Repeat, exactly, the run of lines that opens with the line containing "bm = ringed_disc(LABEL_SIDES, LABEL_RINGS)" and closes with the line containing "before = set(bpy.data.objects)", and leave all other lines out.

Data extract:
Start
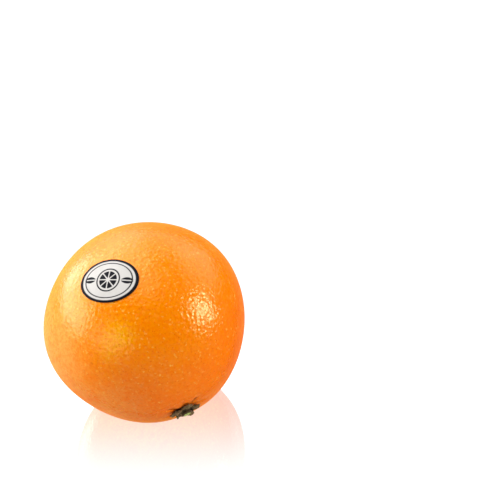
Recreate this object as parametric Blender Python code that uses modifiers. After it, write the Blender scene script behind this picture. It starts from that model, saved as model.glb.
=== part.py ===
"""A whole table orange as it lies at rest: the fruit, its calyx, its cut stem and a stuck-on oval label.

Units are metres, +Z is up, and the front of the fruit faces -Y. The origin is the middle of the small
flat spot that the fruit rests on. A place on the skin is named by its azimuth, 0 at the front and
growing towards +X, and its elevation, both in degrees and seen from the fruit's centre.
"""

import math
from collections import namedtuple

import bmesh
import bpy
from mathutils import Matrix, Quaternion, Vector

MM = 0.001

# The fruit
MEAN_RADIUS = 40.9 * MM
REST_SINK = 0.45 * MM  # how far the skin gives where the fruit rests
FRUIT_CENTRE = Vector((0, 0, MEAN_RADIUS - REST_SINK))
RINGS = 48
MERIDIANS = 96
RING_CROWDING = 0.5  # rings stand this much closer at the two ends than evenly spaced ones
STEM_PLACE = (16.0, -29.0)

# Uneven growth: where the skin swells or dips, how far it reaches round, and its height
Swell = namedtuple("Swell", "azimuth elevation height")
SWELL_SPREAD = math.radians(28)
SWELLS = (
    Swell(83, 7, -0.70 * MM),
    Swell(109, 39, 0.40 * MM),
    Swell(155, 62, -0.20 * MM),
    Swell(-100, 30, -0.30 * MM),
    Swell(-76, -2, 0.90 * MM),
    Swell(-43, -34, -0.70 * MM),
    Swell(-7, -44, 0.50 * MM),
    Swell(38, -36, 0.75 * MM),
    Swell(67, -14, -0.70 * MM),
)

# The stem end: a shallow basin with short creases that run out from the calyx
BASIN_DEPTH = 1.3 * MM
BASIN_REACH = 8.0 * MM
Crease = namedtuple("Crease", "angle depth")
CREASES = (
    Crease(14, 0.5 * MM),
    Crease(61, 0.8 * MM),
    Crease(104, 0.4 * MM),
    Crease(147, 0.8 * MM),
    Crease(207, 0.5 * MM),
    Crease(262, 0.6 * MM),
    Crease(317, 0.5 * MM),
)
CREASE_WIDTH = math.radians(7)
CREASE_MIDDLE = 7.5 * MM
CREASE_REACH = 2.8 * MM

# The blossom end: a small puckered scar round a low nipple
SCAR_DEPTH = 0.8 * MM
SCAR_MIDDLE = 2.6 * MM
SCAR_REACH = 1.5 * MM

GAP = 0.3 * MM  # between pieces that lie on each other

# The calyx: five dry sepals, joined in the middle, each folded along its rib and curling off the skin
Sepal = namedtuple("Sepal", "angle length curl")
SEPALS = (
    Sepal(14, 5.9 * MM, 0.8 * MM),
    Sepal(88, 6.5 * MM, 0.2 * MM),
    Sepal(166, 7.0 * MM, 0.9 * MM),
    Sepal(234, 5.2 * MM, 0.5 * MM),
    Sepal(301, 5.8 * MM, 1.1 * MM),
)
SEPAL_TAPER = 1.3
CALYX_NOTCH = 4.0 * MM  # from the middle to the notch between two sepals
CALYX_THICKNESS = 0.7 * MM
FOLD_HEIGHT = 0.5 * MM
FOLD_REACH = 1.5 * MM
CALYX_SIDES = 70
CALYX_RINGS = 6

# The cut stem in the middle of the calyx
STEM_RADIUS = 1.9 * MM
STEM_TOP_RADIUS = 0.9 * STEM_RADIUS
STEM_FOOT = 1.5 * MM  # above the skin, clear of the calyx's folds
STEM_HEIGHT = 1.1 * MM
STEM_SIDES = 24
STEM_BEVEL = 0.25 * MM
STEM_BEVEL_SEGMENTS = 2

# The label
LABEL_PLACE = (-33.2, 55.3)
LABEL_TURN = math.radians(12)
LABEL_LENGTH = 22.4 * MM
LABEL_WIDTH = 16.8 * MM
LABEL_THICKNESS = 0.3 * MM
LABEL_SIDES = 48
LABEL_RINGS = 6

# What each piece looks like: its colour and how rough it is
Finish = namedtuple("Finish", "colour roughness")
WAXED_PEEL = Finish((0.93, 0.26, 0.01, 1), 0.35)
DRY_SEPALS = Finish((0.13, 0.09, 0.04, 1), 0.80)
GREEN_WOOD = Finish((0.46, 0.52, 0.20, 1), 0.70)
WHITE_FILM = Finish((0.90, 0.87, 0.83, 1), 0.45)

EDGE_ANGLE = math.radians(40)  # an edge sharper than this stays an edge


def towards(azimuth, elevation):
    """The unit vector from the fruit's centre to a place on its skin."""
    a, e = math.radians(azimuth), math.radians(elevation)
    return Vector((math.sin(a) * math.cos(e), -math.cos(a) * math.cos(e), math.sin(e)))


STEM_END = towards(*STEM_PLACE)
BLOSSOM_END = -STEM_END
STEM_FRAME = STEM_END.to_track_quat("Z", "Y")
SWELL_TOWARDS = tuple((towards(s.azimuth, s.elevation), s.height) for s in SWELLS)


def bell(x):
    return math.exp(-x * x)


def between(turn, angle):
    """The difference of a direction in radians from one in degrees, without its sign."""
    return abs((turn - math.radians(angle) + math.pi) % math.tau - math.pi)


def skin_radius(way):
    """The distance from the fruit's centre to its skin along the unit vector way."""
    radius = MEAN_RADIUS
    for middle, height in SWELL_TOWARDS:
        radius += height * bell(way.angle(middle) / SWELL_SPREAD)
    return radius - stem_end_depth(way) - blossom_end_depth(way)


def stem_end_depth(way):
    """The basin at the calyx, and the creases that run out of it."""
    out = MEAN_RADIUS * way.angle(STEM_END)
    across, along = tangents(STEM_END, 0)
    turn = math.atan2(way.dot(along), way.dot(across))
    creased = sum(c.depth * bell(between(turn, c.angle) / CREASE_WIDTH) for c in CREASES)
    return BASIN_DEPTH * bell(out / BASIN_REACH) + creased * bell((out - CREASE_MIDDLE) / CREASE_REACH)


def blossom_end_depth(way):
    out = MEAN_RADIUS * way.angle(BLOSSOM_END)
    return SCAR_DEPTH * bell((out - SCAR_MIDDLE) / SCAR_REACH)


def skin_point(way, lift=0.0):
    return FRUIT_CENTRE + way * (skin_radius(way) + lift)


def tangents(way, turn):
    """Two unit vectors along the skin, the first turned from the level one that points right."""
    across = Quaternion(way, turn) @ Vector((0, 0, 1)).cross(way).normalized()
    return across, way.cross(across)


def draped(flat, way, turn, lift):
    """Where a point of a flat piece lies once the piece is laid on the skin, its origin at way."""
    reach = math.hypot(flat.x, flat.y)
    if reach == 0:
        return skin_point(way, lift)
    across, along = tangents(way, turn)
    heading = (across * flat.x + along * flat.y) / reach
    arc = reach / MEAN_RADIUS
    return skin_point(way * math.cos(arc) + heading * math.sin(arc), lift)


def plain_material(name, finish):
    material = bpy.data.materials.new(name)
    material.use_nodes = True
    shader = material.node_tree.nodes["Principled BSDF"]
    shader.inputs["Base Color"].default_value = finish.colour
    shader.inputs["Roughness"].default_value = finish.roughness
    shader.inputs["Metallic"].default_value = 0.0
    return material


def new_object(name, bm, finish, collection):
    mesh = bpy.data.meshes.new(name)
    bm.to_mesh(mesh)
    bm.free()
    mesh.shade_smooth()
    mesh.set_sharp_from_angle(angle=EDGE_ANGLE)
    mesh.materials.append(plain_material(name, finish))
    obj = bpy.data.objects.new(name, mesh)
    collection.objects.link(obj)
    return obj


def ringed_disc(sides, rings):
    """A flat unit disc of concentric rings of vertices round a middle one, facing +Z."""
    bm = bmesh.new()
    bmesh.ops.create_circle(bm, cap_ends=True, segments=sides, radius=1)
    face = bm.faces[:][0]
    face.normal_update()
    if face.normal.z < 0:
        face.normal_flip()
    inset = math.cos(math.pi / sides) / rings
    for _ in range(rings - 1):
        bmesh.ops.inset_region(bm, faces=[face], thickness=inset, use_boundary=True, use_even_offset=True)
    bmesh.ops.poke(bm, faces=[face])
    return bm


def solidify(obj, thickness):
    """Thickens an open sheet away from the fruit."""
    modifier = obj.modifiers.new("Thickness", "SOLIDIFY")
    modifier.thickness = thickness
    modifier.offset = 1
    modifier.use_even_offset = True


def crowded(polar_angle):
    """Moves an even ring's angle from the stem axis towards the nearer end."""
    return polar_angle - RING_CROWDING / 2 * math.sin(2 * polar_angle)


def make_peel(collection):
    """The fruit itself, whose meridians run from the stem end to the blossom end."""
    bm = bmesh.new()
    bmesh.ops.create_uvsphere(bm, u_segments=MERIDIANS, v_segments=RINGS, radius=1)
    for vertex in bm.verts:
        polar = crowded(vertex.co.angle(Vector((0, 0, 1))))
        turn = math.atan2(vertex.co.y, vertex.co.x)
        flat = Vector((math.cos(turn), math.sin(turn), 0)) * math.sin(polar)
        way = STEM_FRAME @ (flat + Vector((0, 0, math.cos(polar))))
        vertex.co = skin_point(way)
    cut = bmesh.ops.bisect_plane(
        bm, geom=bm.verts[:] + bm.edges[:] + bm.faces[:], plane_no=(0, 0, 1), clear_inner=True
    )
    rim = [part for part in cut["geom_cut"] if isinstance(part, bmesh.types.BMEdge)]
    bmesh.ops.contextual_create(bm, geom=rim)
    bmesh.ops.recalc_face_normals(bm, faces=bm.faces[:])
    return new_object("peel", bm, WAXED_PEEL, collection)


def calyx_point(turn, share):
    """A point of the calyx's skin side, at an angle round it and a share of the way to its edge."""
    sepal = min(SEPALS, key=lambda s: between(turn, s.angle))
    near_rib = max(0.0, 1 - between(turn, sepal.angle) / (math.pi / len(SEPALS)))
    reach = share * (CALYX_NOTCH + (sepal.length - CALYX_NOTCH) * near_rib**SEPAL_TAPER)
    fold = FOLD_HEIGHT * near_rib * bell((reach - CALYX_NOTCH) / FOLD_REACH)
    curl = sepal.curl * (reach / sepal.length) ** 3
    flat = Vector((math.cos(turn), math.sin(turn))) * reach
    return draped(flat, STEM_END, 0, GAP + fold + curl)


def make_calyx(collection):
    bm = ringed_disc(CALYX_SIDES, CALYX_RINGS)
    for vertex in bm.verts:
        turn = math.atan2(vertex.co.y, vertex.co.x)
        vertex.co = calyx_point(turn, min(1.0, vertex.co.xy.length))
    calyx = new_object("calyx", bm, DRY_SEPALS, collection)
    solidify(calyx, CALYX_THICKNESS)
    return calyx


def make_stem(collection):
    """The short cut end of the stem, standing in the middle of the calyx."""
    foot = skin_point(STEM_END, STEM_FOOT)
    upright = Matrix.Translation(foot + STEM_END * STEM_HEIGHT / 2) @ STEM_FRAME.to_matrix().to_4x4()
    bm = bmesh.new()
    bmesh.ops.create_cone(
        bm,
        cap_ends=True,
        segments=STEM_SIDES,
        radius1=STEM_RADIUS,
        radius2=STEM_TOP_RADIUS,
        depth=STEM_HEIGHT,
        matrix=upright,
    )
    stem = new_object("stem", bm, GREEN_WOOD, collection)
    bevel = stem.modifiers.new("Worn edge", "BEVEL")
    bevel.width = STEM_BEVEL
    bevel.segments = STEM_BEVEL_SEGMENTS
    bevel.angle_limit = EDGE_ANGLE
    return stem


def make_label(collection):
    """The oval label, bent over the skin."""
    bm = ringed_disc(LABEL_SIDES, LABEL_RINGS)
    for vertex in bm.verts:
        flat = Vector((vertex.co.x * LABEL_LENGTH / 2, vertex.co.y * LABEL_WIDTH / 2))
        vertex.co = draped(flat, towards(*LABEL_PLACE), LABEL_TURN, GAP)
    label = new_object("label", bm, WHITE_FILM, collection)
    solidify(label, LABEL_THICKNESS)
    return label


def main():
    for obj in list(bpy.data.objects):
        bpy.data.objects.remove(obj, do_unlink=True)
    orange = bpy.data.collections.new("orange")
    bpy.context.scene.collection.children.link(orange)
    make_peel(orange)
    make_calyx(orange)
    make_stem(orange)
    make_label(orange)


main()
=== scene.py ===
import math
import random

import bmesh
import bpy
import numpy as np
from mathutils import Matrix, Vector, kdtree, noise


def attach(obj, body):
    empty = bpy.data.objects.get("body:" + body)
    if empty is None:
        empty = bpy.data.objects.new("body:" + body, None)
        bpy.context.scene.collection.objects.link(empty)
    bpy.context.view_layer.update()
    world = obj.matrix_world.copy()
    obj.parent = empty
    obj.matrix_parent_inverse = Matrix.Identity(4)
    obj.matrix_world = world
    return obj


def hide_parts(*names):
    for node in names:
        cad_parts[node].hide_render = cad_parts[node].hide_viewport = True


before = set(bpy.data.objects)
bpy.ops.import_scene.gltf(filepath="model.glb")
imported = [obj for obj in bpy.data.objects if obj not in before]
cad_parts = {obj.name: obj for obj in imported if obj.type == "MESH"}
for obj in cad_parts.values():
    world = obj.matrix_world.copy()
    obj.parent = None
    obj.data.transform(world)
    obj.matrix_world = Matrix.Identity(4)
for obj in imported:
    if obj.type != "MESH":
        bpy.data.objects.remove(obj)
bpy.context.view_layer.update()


# The peel is the fruit's own skin, waxed and closely dimpled over its oil glands. The fruit grew unevenly,
# so it bulges at the front and at one side and is flatter between them. It rests on a small flat spot, and
# short creases run out of the shallow basin at its stem end.

mm = 0.001
mean_radius = 40.9 * mm
rest_sink = 0.45 * mm
fruit_centre = np.array((0, 0, mean_radius - rest_sink))
swell_spread = math.radians(28)
swells = (  # azimuth, elevation, height
    (83, 7, -0.70 * mm),
    (109, 39, 0.40 * mm),
    (155, 62, -0.20 * mm),
    (-100, 30, -0.30 * mm),
    (-76, -2, 0.90 * mm),
    (-43, -34, -0.70 * mm),
    (-7, -44, 0.50 * mm),
    (38, -36, 0.75 * mm),
    (67, -14, -0.70 * mm),
)
basin_depth = 1.3 * mm
basin_reach = 8.0 * mm
creases = (  # angle round the stem, depth
    (14, 0.5 * mm),
    (61, 0.8 * mm),
    (104, 0.4 * mm),
    (147, 0.8 * mm),
    (207, 0.5 * mm),
    (262, 0.6 * mm),
    (317, 0.5 * mm),
)
deepest_crease = max(depth for _, depth in creases)
crease_width = math.radians(7)
crease_middle = 6.6 * mm
crease_reach = 2.8 * mm
scar_depth = 0.8 * mm
scar_middle = 2.6 * mm
scar_reach = 1.5 * mm
cuts_a_side = 127
gland_seed = 41
gland_pitch = 1.75 * mm
gland_nudge = 0.42  # this and the sizes are shares of the pitch
gland_sizes = (0.36, 0.62)
usual_gland = 0.5
gland_depth = 0.045 * mm
shallow_share = 0.7  # how much shallower the dimples are at the stem end
shallow_reach = 12 * mm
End
Solution to this task:
    bm = ringed_disc(LABEL_SIDES, LABEL_RINGS)
    for vertex in bm.verts:
        flat = Vector((vertex.co.x * LABEL_LENGTH / 2, vertex.co.y * LABEL_WIDTH / 2))
        vertex.co = draped(flat, towards(*LABEL_PLACE), LABEL_TURN, GAP)
    label = new_object("label", bm, WHITE_FILM, collection)
    solidify(label, LABEL_THICKNESS)
    return label


def main():
    for obj in list(bpy.data.objects):
        bpy.data.objects.remove(obj, do_unlink=True)
    orange = bpy.data.collections.new("orange")
    bpy.context.scene.collection.children.link(orange)
    make_peel(orange)
    make_calyx(orange)
    make_stem(orange)
    make_label(orange)


main()
=== scene.py ===
import math
import random

import bmesh
import bpy
import numpy as np
from mathutils import Matrix, Vector, kdtree, noise


def attach(obj, body):
    empty = bpy.data.objects.get("body:" + body)
    if empty is None:
        empty = bpy.data.objects.new("body:" + body, None)
        bpy.context.scene.collection.objects.link(empty)
    bpy.context.view_layer.update()
    world = obj.matrix_world.copy()
    obj.parent = empty
    obj.matrix_parent_inverse = Matrix.Identity(4)
    obj.matrix_world = world
    return obj


def hide_parts(*names):
    for node in names:
        cad_parts[node].hide_render = cad_parts[node].hide_viewport = True


before = set(bpy.data.objects)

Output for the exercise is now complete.